At noon today a group of 15 women health care workers occupied the new ambulatory care building at B.C. Children’s and Women’s Hospital in Vancouver to protest the Campbell Liberals’ extreme health care agenda that puts corporate profits ahead of patient care and turns hospitals into low-wage ghettos.
They’re demanding an immediate moratorium on all contracting out of health care services pending independent investigations into the impacts of privatization and evidence of corruption in the tendering of these contracts.
A contract for privatized housekeeping at the new ambulatory care building is mired in a controversy that began 10 days ago when an official with French multinational Sodexho outlined in a taped conversation that Hospital Employees’ Union (CUPE) members would be blacklisted and that wage rates for Sodexho staff would be cut to as low as the minimum wage.

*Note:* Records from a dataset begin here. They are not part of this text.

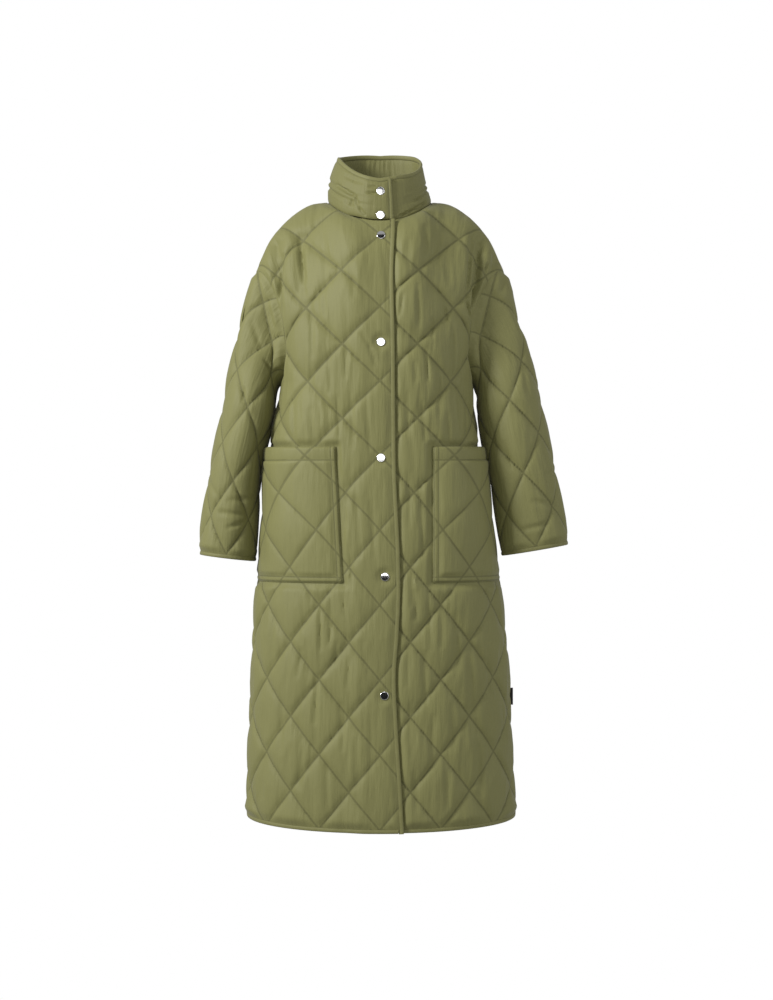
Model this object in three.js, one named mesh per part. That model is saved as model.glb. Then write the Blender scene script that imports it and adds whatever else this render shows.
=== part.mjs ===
// A midi-length quilted coat, filled out as if worn, with nobody in it.
// Millimetres, +Z up. The front faces -Y, and the wearer's left is +X.
// The origin is the middle of the neck's base, level with the tops of the shoulders.
// Each panel is cut flat, in cloth coordinates: u runs round the coat and v runs up the cloth.
// A map then carries the flat panel into its place on the filled-out coat.
import * as THREE from "three";

const { Vector2, Vector3 } = THREE;

// Cloth
const WALL = 3;
const PUFF = 7;
const GAP = 0.3;
const HALF_GAP = GAP / 2;
const SEAM_TAPER = 24;
const DIAMOND = { width: 114, height: 131.5 };
// The fronts' diamonds, which are drawn in across the skirt
const FRONT_DIAMOND = { skirt: 107, chest: 131, fromV: 484, toV: 694 };
const CELLS_PER_DIAMOND = 4;
const SAG = 0.15;
const BINDING = { width: 9, low: -0.8, high: 4.2 };

// Sides and faces of the coat
const RIGHT = -1;
const LEFT = 1;
const FRONT = -1;
const BACK = 1;

// Body, measured to the inner face. Half widths are told apart because it hangs a little to one side.
const HEM_Z = -1124;
const CHEST_Z = -330;
const CHEST_V = CHEST_Z - HEM_Z;
const HEM_RISE = 15;
const BODY = [
  { z: -1124, right: 240, left: 245, front: 152, back: 150, power: 2.2 },
  { z: -1012, right: 234, left: 235, front: 150, back: 148, power: 2.25 },
  { z: -866, right: 228, left: 228, front: 148, back: 146, power: 2.3 },
  { z: -793, right: 224, left: 223, front: 147, back: 144, power: 2.35 },
  { z: -684, right: 216, left: 211, front: 144, back: 142, power: 2.4 },
  { z: -593, right: 205, left: 195, front: 141, back: 139, power: 2.45 },
  { z: -540, right: 198, left: 187, front: 139, back: 138, power: 2.5 },
  { z: -430, right: 183, left: 165, front: 135, back: 135, power: 2.6 },
  { z: -330, right: 170, left: 158, front: 133, back: 133, power: 2.7 },
];

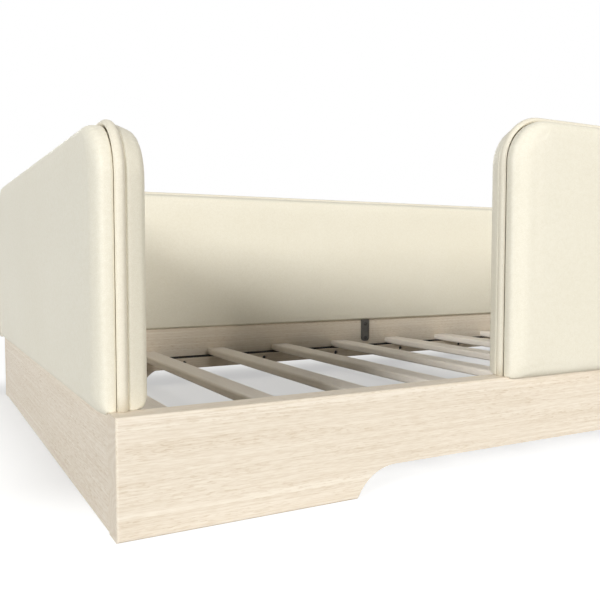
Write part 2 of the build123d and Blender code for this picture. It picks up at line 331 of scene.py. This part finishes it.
def leather(name, light, dark):
    """Soft leather with a fine pebbled grain, and painted shade in the grain's creases."""
    look = Shader(name)
    cells = look.cells(LEATHER_CELLS)
    pores = look.noise(look.place, LEATHER_PORES, detail=3, roughness=0.6)
    cloud = look.noise(look.place, LEATHER_CLOUDS, detail=3)
    mottle = look.noise(look.place, LEATHER_MOTTLE, detail=3, roughness=0.6)

    # The grain's creases are darker: painted shade in its recesses, beside the real relief of the bump
    # below.
    painted_crease_shade = look.spread(cells, (0.0, 0.22), (0.5, 0.0))
    clouds = look.spread(cloud, (0.3, 0.7), (0.0, 0.30))
    mottling = look.spread(mottle, (0.35, 0.65), (0.0, 0.30))
    tone = look.maths("ADD", look.maths("ADD", clouds, mottling), painted_crease_shade)
    colour = look.blend(tone, light, dark)

    roughness = look.spread(mottle, (0.3, 0.7), (0.46, 0.56))
    pebbles = look.spread(cells, (0.0, 0.3))
    height = look.maths("ADD", pebbles, look.spread(pores, (0.2, 0.8), (0.0, 0.35)))
    grain = look.bump(height, LEATHER_GRAIN_DEPTH, strength=0.32)
    normal = look.bump(mottle, LEATHER_MOTTLE_DEPTH, strength=0.10, normal=grain)
    return look.finish(colour, roughness, normal, specular=0.45)


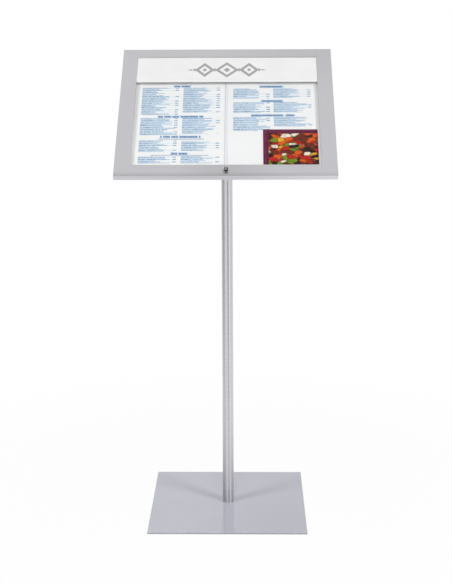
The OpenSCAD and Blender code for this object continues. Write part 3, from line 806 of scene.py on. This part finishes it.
def rolled_sheet():
    sheet = new_finish("lacquered_rolled_sheet")
    lines = sheet.noise(sheet.place((4, 700, 700), turn=(-tilt, 0, 0)), 1, detail=3)
    haze = sheet.noise(sheet.place(), 11, detail=3)
    colour = sheet.mix(lines.fade(0.3, 0.7), shaded(sheet_colour, 0.96), sheet_colour)
    return sheet.surface(colour, 0.42 + haze.fade(0.3, 0.7) * 0.08, lines, 0.003 * MM)


dress(rolled_sheet(), "back_panel", "page_ledge")

# %% [markdown]
# Screws, hinges and the inner plugs are zinc-plated steel. Bright zinc has a faint bluish cast and dull
# patches where it was handled. Cells of a Voronoi pattern, each with its own tone, give the patches.

# %% Zinc plate for fixings
zinc_colour = paint(205, 208, 212)


def zinc_plate():
    zinc = new_finish("bright_zinc_plate")
    at = zinc.place()
    cells = zinc.node("TexVoronoi", None, {"Vector": at, "Scale": 420}, out=1)
    tone = zinc.split(cells)[0]
    wear_and_painted_shade = zinc.noise(at, 160, detail=3).fade(0.45, 0.75)
    colour = zinc.mix(tone, shaded(zinc_colour, 0.88), shaded(zinc_colour, 1.05))
    colour = zinc.mix(wear_and_painted_shade * 0.35, colour, paint(168, 172, 180))
    return zinc.surface(colour, 0.26 + wear_and_painted_shade * 0.22, tone * 0.5 + wear_and_painted_shade * 0.5, 0.006 * MM, Metallic=1.0)


dress(zinc_plate(), "base_bolt", "foot_plug", "head_spigot", "bracket_screws", "tray_rivets",
      "hinge_case_leaf_left", "hinge_case_leaf_right", "hinge_door_leaf_left", "hinge_door_leaf_right",
      "hinge_pin_left", "hinge_pin_right", "case_leaf_screws", "door_leaf_screws", "door_corner_keys",
      "lock_nut", "lock_cam", "cam_screw", "lock_keeper")

# %% [markdown]
# The lock is chromed. Chrome is the smoothest metal here, but fingers and keys leave smears and hairlines on
# it, which show as slightly rougher patches. The keyway goes down into shadow, and a painted shade darkens
# the plug's face round it, which leaves the post in the middle bright. The bezel's rim and the neck under it
# get painted shade on their lower side, towards the front.

# %% Chrome for the lock
chrome_colour = paint(228, 229, 231)


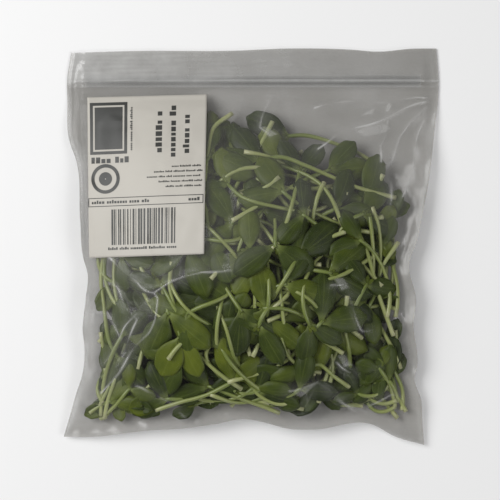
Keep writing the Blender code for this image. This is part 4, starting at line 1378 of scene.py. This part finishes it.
def add_light(name, place, size, power):
    """A soft window, turned to the bag."""
    lamp = bpy.data.lights.new(name, "AREA")
    lamp.shape = "RECTANGLE"
    lamp.size, lamp.size_y = size
    lamp.energy = power
    light = bpy.data.objects.new(name, lamp)
    light.location = place
    light.rotation_euler = (-Vector(place)).to_track_quat("-Z", "Y").to_euler()
    bpy.context.scene.collection.objects.link(light)


def add_stage():
    bm = bmesh.new()
    bmesh.ops.create_grid(bm, x_segments=FLOOR_CELLS, y_segments=FLOOR_CELLS, size=FLOOR_HALF)
    bmesh.ops.translate(bm, verts=bm.verts, vec=(0, 0, -FLOOR_DROP))
    mesh = bpy.data.meshes.new("studio_floor")
    bm.to_mesh(mesh)
    bm.free()
    floor = bpy.data.objects.new("studio_floor", mesh)
    bpy.context.scene.collection.objects.link(floor)
    mesh.materials.append(floor_finish())
    world = bpy.data.worlds.new("studio")
    world.use_nodes = True
    sky = world.node_tree.nodes["Background"].inputs
    sky["Color"].default_value = (*WHITE, 1)
    sky["Strength"].default_value = WORLD_STRENGTH
    bpy.context.scene.world = world
    for name, values in LIGHTS.items():
        add_light(name, *values)


def main():
    room = Room()
    shoots = packed_shoots(room)
    loose = loose_shoots(room)
    gap = blurred(room_above(room, shoots + loose), GAP_BLUR)
    greens = [stem_finish(), leaf_finish()]
    rng = np.random.default_rng(SHOOT_SEED)
    for i, shoot in enumerate(shoots, 1):
        make_shoot(f"green_shoot_{i:02d}", room, shoot, greens, rng, f"shoot_{i:02d}")
    for i, shoot in enumerate(loose, 1):
        make_shoot(f"loose_shoot_{i:03d}", room, shoot, greens, rng, cells=LOOSE_CELLS)
    make_front(gap, film_finish("front_film", FILM_HAZY, FRONT_SHADE))
    make_back(film_finish("back_film", BACK_HAZY, BACK_SHADE))
    make_label(gap, paper_finish())
    make_print(gap, ink_finish())
    seal = zip_finish()
    for name in ("zip_rib_strip", "zip_socket_strip"):
        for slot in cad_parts[name].material_slots:
            slot.material = seal
    add_stage()
    add_camera()


main()
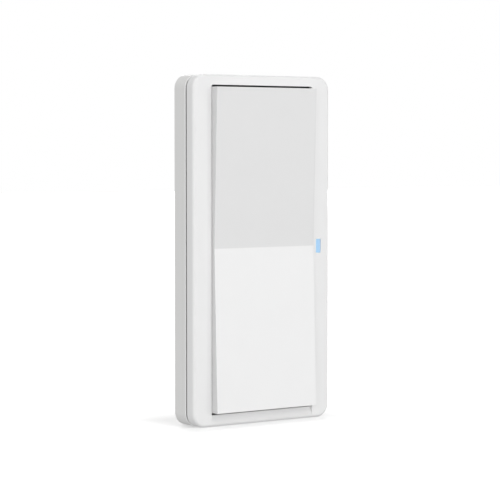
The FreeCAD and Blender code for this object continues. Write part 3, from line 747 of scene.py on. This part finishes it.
# Closed-cell polyethylene foam, sliced: pale, soft and full of small round cells.
sliced_foam = cellular("sliced_polyethylene_foam", "#E2E2DF", "#C9C9C6", 0.9, 0.5, 0.15)
# Silicone rubber pads, moulded and dusted: black and dull.
pad_rubber = cellular("moulded_silicone_rubber", "#222222", "#191919", 0.75, 0.25, 0.02, ior=1.41)
# Conductive rubber is filled with carbon, which makes it blacker and rougher.
carbon_rubber = cellular("carbon_filled_rubber", "#161616", "#0F0F0F", 0.85, 0.15, 0.02, ior=1.41)

# %% [markdown]
# ## Metals
# A metal's look is its colour, how rough it is, and which way its scratches run. One noise stretched
# along X gives the rolling or drawing lines, and a second, even one gives the cloudiness of a plating
# bath.

# %% Metals
LINE_STRETCH = 0.06        # a line's width as a share of its length, which runs along X
CLOUD = 2.5 * MM
LINE_DEPTH = 0.01 * MM
ROUGH_SPREAD = 0.08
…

In those tapes, the Sodexho official also made statements that indicate that the tendering process has been severely compromised.
“The health of the children and women cared for at this hospital shouldn’t be put at risk by a government policy of privatization that encourages low wages and a transient workforce,” says HEU financial secretary Mary LaPlante.
The 15 HEU members - who hail from across the province - provide the crucial support services that have been targeted by the Campbell Liberals for privatization. They’re mothers, grandmothers, community volunteers and Brownie leaders who provide housekeeping, laundry and dietary services in communities from Victoria to Prince Rupert to Williams Lake to the Okanagan.
The occupation is also being held to call attention to the promises broken by the premier during his first year in office. Before the last election, Gordon Campbell said he’d respect collective agreements and told health care workers they had nothing to fear from privatization. But his government tore up legally signed collective agreements and plans to privatize the work done by 20,000 health care workers.